I immediately felt myself getting angry.
“Sir, I would just like some antibiotics, ointment and eye drops. After it is all finished, if it’s not gone, then we can discuss surgery. This is just a stye, it is not a disease.”
“This is not to be taken lightly. This disease is serious. We need something done immediately.”
After another minute or so of me attempting to logically explain the situation (a true feat in Korea), the doctor gave in to my request.
“This will not work, but I will write anyway,” he muttered as he handed me the prescriptions.
As I waited in the pharmacy, a wave of anger swooped me up and held me hostage for the rest of the day. While I know the healthcare system in America has many of its own flaws, I have never felt as scared as I have when I go to Korean doctors. Doctors are supposed to form relationships with their patients and walk them through their treatment options calmly and informatively, not terrorize them and pressure them into ridiculous situations.

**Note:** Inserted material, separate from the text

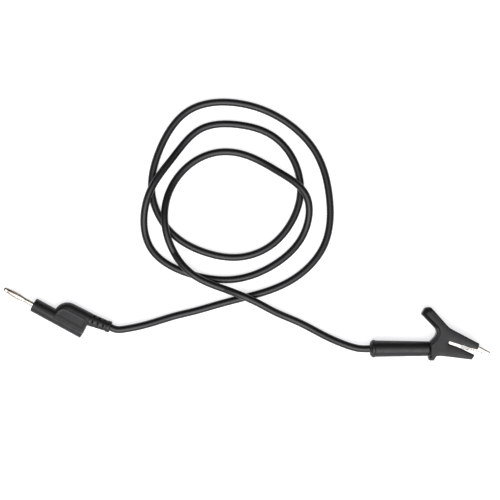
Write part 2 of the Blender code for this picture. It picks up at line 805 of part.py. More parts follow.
plug_frame = new_frame("plug_axis", (*PLUG_SHOULDER, BARREL_RADIUS), PLUG_TURN)
relief_frame = new_frame("strain_relief_axis", (BODY_LENGTH, RELIEF_ROOT_Y, 0), RELIEF_TURN, plug_frame)
clip_frame = new_frame("clip_axis", (*CLIP_SLEEVE_END, BOOT_HALF_WIDTH))
pivot_frame = new_frame("clip_pivot_axis", (*PIVOT, 0), 0.0, clip_frame)

make_plug_body(plug_frame, relief_frame)
make_pin(plug_frame)
make_lantern(plug_frame)
make_contacts(plug_frame)
make_plug_cable_end(relief_frame)
make_strain_relief(plug_frame, relief_frame)
make_lower_jaw(clip_frame, pivot_frame)
make_upper_jaw(clip_frame, pivot_frame)
make_rivet(pivot_frame)
make_spring(pivot_frame)
make_lower_boot(clip_frame)
make_upper_boot(clip_frame)
make_sleeve(clip_frame)
make_clip_cable_end(clip_frame)
make_cable(plug_frame, relief_frame, clip_frame)
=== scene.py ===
"""Looks of the alligator clip lead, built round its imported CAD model.

Pieces are drawn in millimetres in the plug's or the clip's own axes, X along the plug from its
front shoulder to the rear, and X along the clip from the sleeve to the jaws. add_piece scales
them to metres.
"""

import json
import math

import bmesh
import bpy
import numpy as np
from mathutils import Matrix, Vector
from mathutils.geometry import delaunay_2d_cdt


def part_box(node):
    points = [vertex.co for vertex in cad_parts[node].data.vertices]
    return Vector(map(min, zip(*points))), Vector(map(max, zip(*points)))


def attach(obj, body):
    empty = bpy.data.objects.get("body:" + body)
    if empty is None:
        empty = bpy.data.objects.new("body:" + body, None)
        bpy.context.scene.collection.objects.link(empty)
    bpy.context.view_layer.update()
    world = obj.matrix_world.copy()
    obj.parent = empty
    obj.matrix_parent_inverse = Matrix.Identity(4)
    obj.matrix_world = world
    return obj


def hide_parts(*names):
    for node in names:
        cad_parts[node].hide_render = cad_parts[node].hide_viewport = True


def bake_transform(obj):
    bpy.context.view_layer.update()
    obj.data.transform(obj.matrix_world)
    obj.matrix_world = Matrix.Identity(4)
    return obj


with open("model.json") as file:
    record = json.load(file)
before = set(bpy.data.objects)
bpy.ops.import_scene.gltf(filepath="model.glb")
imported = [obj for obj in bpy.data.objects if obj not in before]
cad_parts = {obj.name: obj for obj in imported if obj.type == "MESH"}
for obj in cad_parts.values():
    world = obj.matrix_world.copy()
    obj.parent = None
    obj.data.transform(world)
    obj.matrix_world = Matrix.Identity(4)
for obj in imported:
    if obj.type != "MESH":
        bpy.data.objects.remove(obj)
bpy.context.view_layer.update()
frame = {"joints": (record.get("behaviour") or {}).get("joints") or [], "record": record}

MM = 0.001
RECORD = frame["record"]
MOUNTS = {mount["name"]: mount for mount in RECORD["mounts"]}
JOINT = frame["joints"][0]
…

As if that hoopla wasn’t enough, the Korean staff gasped and told me that I looked “horrible” as soon as I returned to work. While my coworkers are genuinely nice people, it’s another one of those aspects of Korean culture I just haven’t grown accustomed to. Throughout the day, the Korean staff continued to question why I had a hot pack on my eye and reminded me constantly that it could be “very dangerous,” which made me more angry. In addition, they were genuinely interested as to why I did not immediately opt for the surgical route.
By the end of the day, the condition of my eye improved significantly. And, as predicted, my eye was able to open up completely after just three days of using the medicated eye drops.
When I get this frustrated with Korea, I find it absolutely impossible to remove myself from a rut from time to time. I’m sure I’m not alone with this sentiment, but I’m not sure I am able to handle the frustration in the best way possible. I know it’s always peaks and valleys, ups and downs, highs and lows, tomatoes and tomahtoes, but I wish I could stop these types of situations from affecting me so much.
Was I surprised that the doctor immediately jumped to the conclusion of the surgical removal of a STYE? Not really.
Will trips to the hospital or doctor’s office always be a source of culture shock in Korea triggers as long as I’m in Korea? I hope not, but I assume so.
Was my anger justifiable? Yes.
Do I need to be better at handling this inner anger and realize that I have to let go of expectations and accept things for what they are? Yes.
Does anybody have tips for beating the culture shock blues?